Até agora, quem quisesse uma edição dos contos completos de Rubem Fonseca só conseguiria fazê-lo em espanhol: desde 2018, a editora Planeta da Argentina publica em três volumes toda a ficção breve do escritor, pelo selo Tusquets.
Os volumes em espanhol, diga-se, já não eram tão completos assim. A compilação terminava em "Amálgama", de 2013, e Rubem Fonseca ainda publicou mais três livros depois disso: "Histórias Curtas" (2015), e "Calibre 22" (2017) e "Carne Crua" (2018).
Agora, como parte das celebrações do centenário do autor, no próximo dia 11, o público brasileiro vai ter acesso a todos os contos dele. A Nova Fronteira, casa do escritor, vai lançar em maio uma edição com os contos completos - acrescidos de dois inéditos, escritos na juventude, antes de sua estreia literária, com "Os Prisioneiros" (1963).
"Natal" e "Arinda", escritos em 1943, foram descobertos pela filha de Rubem Fonseca, Bia Corrêa do Lago, no acervo que encontrou na casa do pai, depois de sua morte em 2020. "Achei muitos contos da juventude. Esses dois são de quando ele tinha 20 e poucos anos, mas tem muitos com 17, 18 ou 19 anos", afirma Bia.

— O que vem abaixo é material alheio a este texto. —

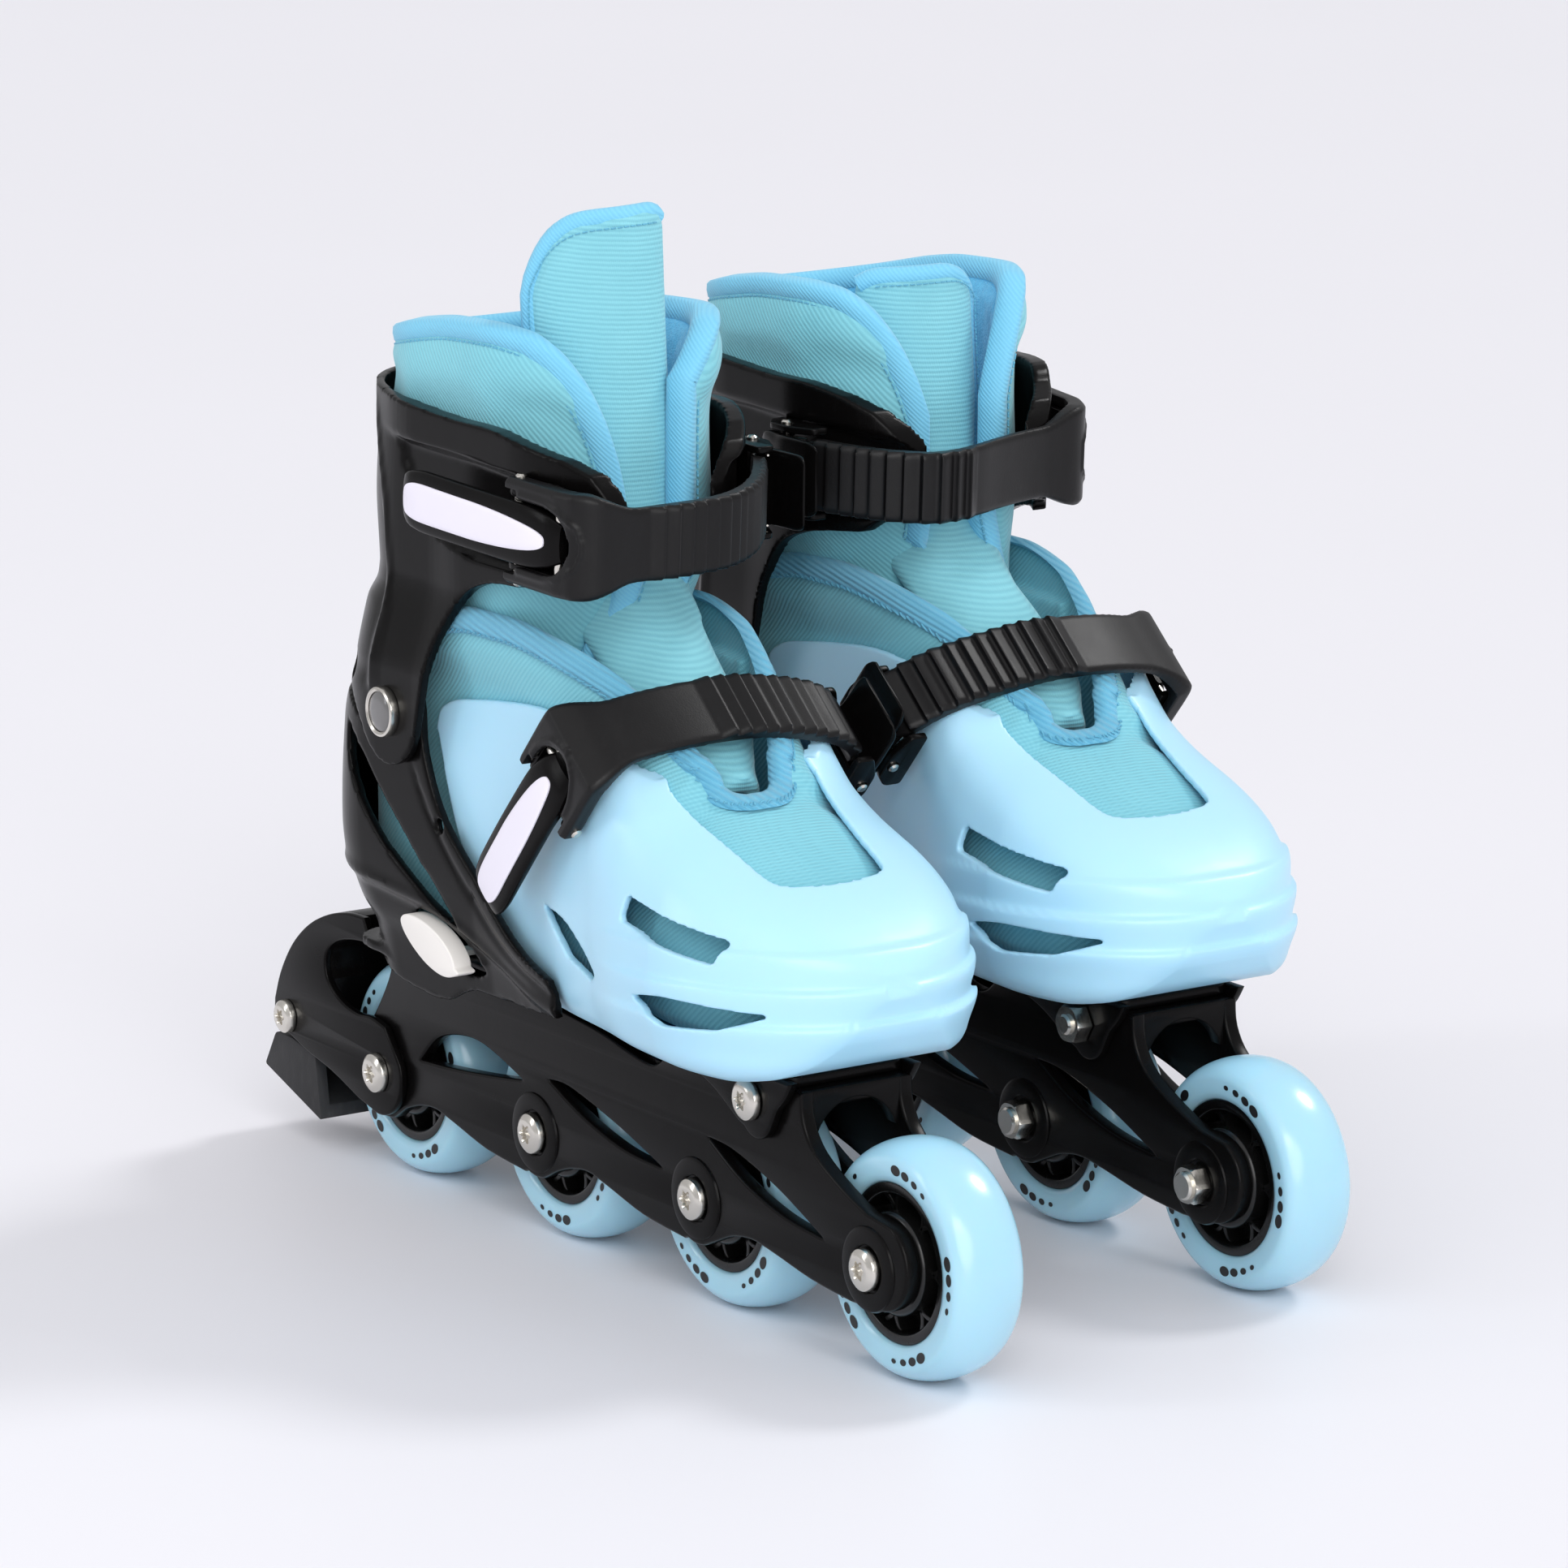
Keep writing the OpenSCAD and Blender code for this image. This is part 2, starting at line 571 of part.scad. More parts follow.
module catch(depth) {
    color(plastic) difference() {
        union() {
            for (s = [-1, 1]) across([[-9, -depth], [12, -depth], [12, -1], [4, 3], [-4, 3],
                [-9, -1]], s * catch_w, s * (catch_w + cheek_t));
            across([[-9, -depth], [7, -depth], [7, -depth + 1], [-9, -depth + 1]],
                -catch_w - 0.5, catch_w + 0.5);
        }
        pin_across(0, 0, pin_r, 20);
    }
    color(steel) pin_across(0, 0, pin_r - 0.02, catch_w + cheek_t + 0.8);
}

module release() {
    outline = concat([[-8, 1.6], [-8, 3.4], [4, 5], [19, 5.4], [20, 4.4], [20, 3.4], [4, 2.4]],
        arc([0, 0], 2.7, 320, 200, 4));
    color(plastic) difference() {
        across(outline, -catch_w + 0.4, catch_w - 0.4);
        pin_across(0, 0, pin_r, 20);
    }
}

// Ankle buckle on the cuff
ankle_lever_x = 18;
ankle_catch = [88, 49, 208];

// Plan path [x, y] of the strap, from its fork round the front and over the inner arm of
// the cuff into the ratchet
function ankle_wrap(side) = concat(side == "right"
    ? [[134, -38.3], [138, -34], [139.7, -27], [139.5, -15], [139, -3], [137.5, 9], [134.5, 19]]
    : [[112, -34], [116, -30], [118.5, -23], [120.5, -12], [124, 0], [128, 11], [130.5, 20]],
    [[129.7, 28.3], [121.5, 36.5], [111.5, 42.5], [102, 45.8], [94, 46.5]]);
function into_buckle(p, pin, turn) = let (d = p - [pin[0], pin[1]])
    [d[0] * cos(turn) + d[1] * sin(turn), d[0] * sin(turn) - d[1] * cos(turn)];

module ankle_frame(side) {
    in_buckle(ankle_pin(side), ankle_tilt, ankle_turn(side)) children();
}

module ankle_catch_frame() {
    mirror([0, 1, 0]) in_buckle([ankle_catch[0], -ankle_catch[1], ankle_catch[2]], -1) children();
}

module ankle_buckle(side) {
    ankle_frame(side) bracket(ankle_lever_x, 3.6);
    ankle_catch_frame() catch(6.2);
}

module ankle_lever(side) { ankle_frame(side) lever(ankle_lever_x, 50, -1); }

module ankle_strap(side) {
    ankle_frame(side) strap([for (p = ankle_wrap(side))
        into_buckle(p, ankle_pin(side), ankle_turn(side))]);
}

module ankle_release() { ankle_catch_frame() release(); }

// ---- toe shell and its buckle --------------------------------------------------------

toe_front = 228.5;
// Half width and height of the arch, as shares of the whole, from the sole to the top
toe_arch = [[0.8, 0], [0.9, 0.05], [0.965, 0.14], [1, 0.3], [1, 0.45], [0.975, 0.62],
    [0.93, 0.74], [0.85, 0.85], [0.7, 0.93], [0.45, 0.98], [0, 1]];

function toe_half(x) = x < 180
    ? lookup(x, [[50, 33], [80, 33.2], [92, 33.8], [104, 34.8], [112, 35.9], [120, 37.4], [130, 38.8], [140, 40.4],
        [150, 42.6], [160, 44.4], [180, 46]])
    : 46 * sqrt(max(0.0004, 1 - pow((x - 180) / (toe_front - 180), 2)));
function toe_top(x) = lookup(x, [[50, 190], [100, 190], [120, 182], [138, 172], [147, 157],
    [155, 146.5], [165, 139.5], [178, 133.5], [190, 128.5], [200, 124.5], [210, 120],
    [218, 115.5], [224, 111], [toe_front, 105]]);
function toe_low(x) = lookup(x, [[50, 75.4], [198, 75.4], [210, 77], [218, 80.5], [224, 87],
    [toe_front, 100]]);

// Arch of the toe at x; inset t comes off the width, the top and the floor
function toe_ring(x, t, shift = 0) =
    let (w = max(0.3, toe_half(x) - t), lo = toe_low(x) + t, hi = max(lo + 0.3, toe_top(x) - t),
        side = function (s, a) [x + shift, s * w * a[0], lo + (hi - lo) * a[1]],
        m = len(toe_arch) - 1)
    concat([for (i = [0 : m]) side(-1, toe_arch[i])],
        [for (i = [m - 1 : -1 : 0]) side(1, toe_arch[i])]);

module toe_shell() {
    xs = [56, 80, 92, 104, 120, 138, 147, 155, 165, 178, 190, 200, 210, 218, 224, 227.4];
    back = 70;
    upper = concat([[back - 30, 200], [back - 30, 146]], curve([[back - 4, 146], [74, 151],
        [88, 157.5], [104, 159.5], [122, 158.8], [134, 155], [143, 148], [150, 141.5]], 3),
        [[152, 141], [152, 200]]);
    rear = [[back - 30, 60], [80, 60], [80, 93], [back, 118], [back - 4, 146], [back - 30, 146]];
    window = concat([[120, -19], [150, -21], [156, -23]], [[195, -19], [199, -14], [200, 0],
        [199, 14], [195, 19]], [[156, 23], [150, 21], [120, 19]]);
    color(pale_blue) difference() {
        loft([for (x = xs) toe_ring(x, 0)]);
        loft([for (x = xs) toe_ring(x, toe_wall, x < 60 ? -2 : 0)]);
        side_slab(upper, -60, 60);
        side_slab(rear, -60, 60);
        translate([0, 0, 108]) linear_extrude(80) polygon(window);
        side_vents();
    }
}

// One rectangular and two lens-shaped vents in each flank
module side_vents() {
    for (s = [-1, 1]) {
        side_slab([[163, 113], [165, 119.5], [203, 114], [201, 108]], s * 20, s * 60);
        side_slab(concat(curve([[113, 106], [128, 104], [146, 95]], 3),
            curve([[143, 92], [128, 94.5]], 3)), s * 30, s * 60);
        side_slab(concat(curve([[170, 94], [188, 97], [216, 96]], 3),
            curve([[204, 91], [186, 89.5]], 3)), s * 20, s * 60);
    }
}

// Toothed bar that ties the toe shell to the size button
module toe_rack() {
    color(plastic) {
        translate([42, -29.8, 77.9]) cube([18 + 2 * size_travel, 3.5, 1.6]);
        for (i = [0 : 7]) translate([46 + 5 * i, -26.4, 77.9])
            linear_extrude(1.6) polygon([[0, 0], [2.6, 2.8], [3.4, 2.8], [3.4, 0]]);
    }
}

toe_lever_x = 8;
toe_catch = [130.6, 49.3, 141];
toe_path = [[17, 0.5], [20.5, -4.5], [23.5, -12], [26, -24], [27, -37], [26.5, -50],
    [23.5, -63], [19.3, -75.5], [14.8, -83], [10.5, -87.2],
    [5.5, -88.8]];

module toe_buckle() {
    in_buckle(toe_pin, toe_tilt) bracket(toe_lever_x, 3.6);
    mirror([0, 1, 0]) in_buckle([toe_catch[0], -toe_catch[1], toe_catch[2]], toe_tilt) catch(6.6);
}

module toe_lever() { in_buckle(toe_pin, toe_tilt) lever(toe_lever_x, 46, -0.6); }

module toe_strap() { in_buckle(toe_pin, toe_tilt) strap(toe_path); }

module toe_release() {
    mirror([0, 1, 0]) in_buckle([toe_catch[0], -toe_catch[1], toe_catch[2]], toe_tilt) release();
}

// ---- heel brake ----------------------------------------------------------------------

module brake_arm() {
    outer = concat(arc([0, axle_z], 12.5, 250, 380, 7),
        curve([[4, 46], [-4, 47.5], [-12, 47], [-21, 49], [-28, 54], [-28.5, 61], [-22, 66],
            [-10, 68.5], [3.6, 68.5]], 3),
        [[3.6, 71.8], [-5, 72]],
        curve([[-7, 76], [-16, 75.6], [-27, 73], [-38, 68], [-47.5, 60.5], [-54.5, 51],
            [-58.3, 42]], 3),
        arc(brake_bolt, 8, 175, 225, 3),
        curve([[-50, 32.5], [-40, 29.5], [-26, 26.5], [-12, 22]], 3));
    clear_r = wheel_r + 3;
    color(plastic) difference() {
        union() {
            side_slabs(outer, plate_out + 0.1, plate_out + 2.6);
            difference() {
                side_slab(outer, -plate_out - 1, plate_out + 1);
                pin_y([0, axle_z], clear_r, -40, 40);
                side_slab([[3, 0], [40, 0], [40, 90], [3, 90]], -40, 40);
                side_slab([[-9, 40], [10, 40], [10, 90], [-9, 90]], -40, 40);
            }
        }
        pin_y([0, axle_z], axle_r + 0.02, -40, 40);
        pin_y(brake_bolt, 3, -40, 40);
        side_slab([[-66, 20], [-42, 20], [-42, 46], [-66, 46]], -7.4, 7.4);
    }
}

// Hollow rubber wedge, open towards the wheel, hung from the arm by its lug
module brake_pad() {
    color(rubber) difference() {
        union() {
            side_slab([[-60.5, 31], [-67, 20], [-35, 9.5], [-38, 28.2], [-41, 28.8],
                [-51, 31.5]], -19, 19);
            side_slab(concat([[-44, 28], [-44, 38]], arc(brake_bolt, 6.5, 0, 180, 6),
                [[-57, 30]]), -7, 7);
        }
        pin_y(brake_bolt, 3, -40, 40);
        side_slab([[-54, 26.5], [-59.5, 21.5], [-28, 11.5], [-28, 25], [-42, 25]], -15.5, 15.5);
    }
}

// ---- nodes ---------------------------------------------------------------------------

for (side = SIDES) {
    on(side) frame();
    on(side) fasteners(side == "right");
    on(side) bearing_races();
    on(side) sole_plate();
    on(side) heel_shell();
    on(side) liner_foot();
    on(side) cuff(side);
    on(side) liner_collar(side);
    on(side) tongue(side);
    on(side) ankle_buckle(side);
    on(side) ankle_strap(side);
    on(side) ankle_lever(side);
    on(side) ankle_release();
    on(side) toe_shell();
    on(side) toe_rack();
    on(side) toe_buckle();
    on(side) toe_strap();
    on(side) toe_lever();
    on(side) toe_release();
    on(side) size_button();
    for (i = WHEELS) {
        on(side) tyre(i);
        on(side) hub(i);
    }
}
on("right") brake_arm();  // right_brake_arm
on("right") brake_pad();  // right_brake_pad
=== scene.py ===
"""Visual model of a pair of size-adjustable inline skates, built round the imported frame.

Each skate is modelled in its own frame in millimetres: x forward from the rear axle, z up
from the ground, y = 0 in the wheel plane and the outer side of the foot at -y. The left
skate is the mirror image. place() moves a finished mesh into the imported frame.
"""
import math

import bmesh
import bpy
import numpy as np
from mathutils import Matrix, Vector


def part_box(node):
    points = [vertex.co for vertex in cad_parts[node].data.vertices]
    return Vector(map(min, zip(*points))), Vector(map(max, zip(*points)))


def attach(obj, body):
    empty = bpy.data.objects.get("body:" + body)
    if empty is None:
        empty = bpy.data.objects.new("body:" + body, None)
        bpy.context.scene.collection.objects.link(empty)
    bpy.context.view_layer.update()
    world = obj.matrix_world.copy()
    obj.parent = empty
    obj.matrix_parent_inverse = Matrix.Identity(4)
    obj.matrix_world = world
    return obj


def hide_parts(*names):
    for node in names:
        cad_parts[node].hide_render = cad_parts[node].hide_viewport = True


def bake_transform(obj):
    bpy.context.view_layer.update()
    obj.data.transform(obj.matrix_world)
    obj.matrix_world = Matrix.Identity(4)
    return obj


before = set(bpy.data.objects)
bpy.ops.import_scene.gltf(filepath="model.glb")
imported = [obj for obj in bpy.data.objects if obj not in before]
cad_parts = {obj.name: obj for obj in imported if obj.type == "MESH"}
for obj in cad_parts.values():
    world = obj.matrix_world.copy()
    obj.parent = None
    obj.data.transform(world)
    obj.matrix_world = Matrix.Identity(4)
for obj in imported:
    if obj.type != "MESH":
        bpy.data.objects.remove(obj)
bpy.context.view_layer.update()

MM = 0.001
SIDES = ("right", "left")
PIVOT = (43.0, 147.5)   # ankle hinge [x, z]
AXLE_Z = 32.0
AXLE_PITCH = 80.0
WHEEL_R = 32.0
WHEEL_W = 22.0
HUB_R = 21.5
PLATE_IN = 13.5
PLATE_OUT = 18.0
DECK_Z = 72.0
UPPER_SHIFT = 3.0       # the leg stands this much to the inner side of the wheels
STRAP_W = 20.0
STRAP_T = 2.6
LEVER_W = 17.0
AXLES = [(i * AXLE_PITCH, 0, AXLE_Z) for i in range(4)]
AXLE_HOLE_R = 4.1
SOLE_BOLT = (190, 66.5)
BRAKE_BOLT = (-50.5, 38)
BOLT_HOLE_R = 3.1
BEYOND = 60.0           # half width of a cutter that passes through the whole skate
CLOTH_FRAMES = 16
CLOTH_PRESSURE = 4.0


def skate_origin(side):
    """Point under the rear axle of a skate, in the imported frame."""
    low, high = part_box(f"{side}_hub_1")
    middle = (low + high) / 2
    return np.array([middle.x, middle.y, middle.z - AXLE_Z * MM])


ORIGIN = {side: skate_origin(side) for side in SIDES}


# ---- curves ---------------------------------------------------------------------------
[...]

Antes disso, a última reunião tão ampla da ficção breve de Rubem Fonseca tinha sido nos anos 1990, quando a Companhia das Letras, sua então editora, tinha lançado "Contos Reunidos", com um posfácio de Boris Schnaiderman. Mas o autor ainda publicaria 11 livros depois. Para a compilação de agora, a família de Rubem transmitiu à editora as correções feitas pelo próprio escritor em seus exemplares, ajustes que ele morreu sem ter repassado.
Além dos dois inéditos, o acervo deixado pelo escritor ainda deve render mais. Bia trabalha em uma fotobiografia do pai, prevista para novembro, a partir de imagens encontradas no arquivo. O livro vai ser publicado pela editora Capivara. É um trabalho que vai não só engrossar a parca iconografia de um autor que escapava da imprensa, mas também revelar aspectos de sua vida que até a filha conhecia pouco. As fotos mostram o autor em situações como uma visita a Carmen Miranda em Los Angeles, em 1954, ou entregando um envelope a Pelé - num ano em que ele teve a ideia de presentear os jogadores da seleção brasileira com ações da Light, onde era executivo.
Além dos dois lançamentos, a obra de Rubem Fonseca vai ser tema de um seminário internacional na PUC-Rio, organizado pelo professor e crítico Karl Erik Schollhammer. O evento acontece entre 6 e 8 de maio e vai reunir pesquisadores do Brasil e do exterior. "Queria que o evento fosse um incentivo a uma releitura da obra de Rubem, acho que a visão e a interpretação da obra dele anda muito estanque", diz Schollhammer.
O crítico acha que o autor acabou perdendo espaço nos estudos literários atuais na universidade e que há espaço para discutir o legado dele. "Não há dúvidas de que ele de certa maneira inicia o fenômeno da literatura contemporânea brasileira, que combina o experimental com o lado realista de uma literatura urbana", afirma. "Rubem Fonseca para mim está ligado a uma questão existencial, que é a violência que brota nas relações. Acho que há uma leitura meio cega [para esse ponto] e essa questão merecia ser reinterpretada."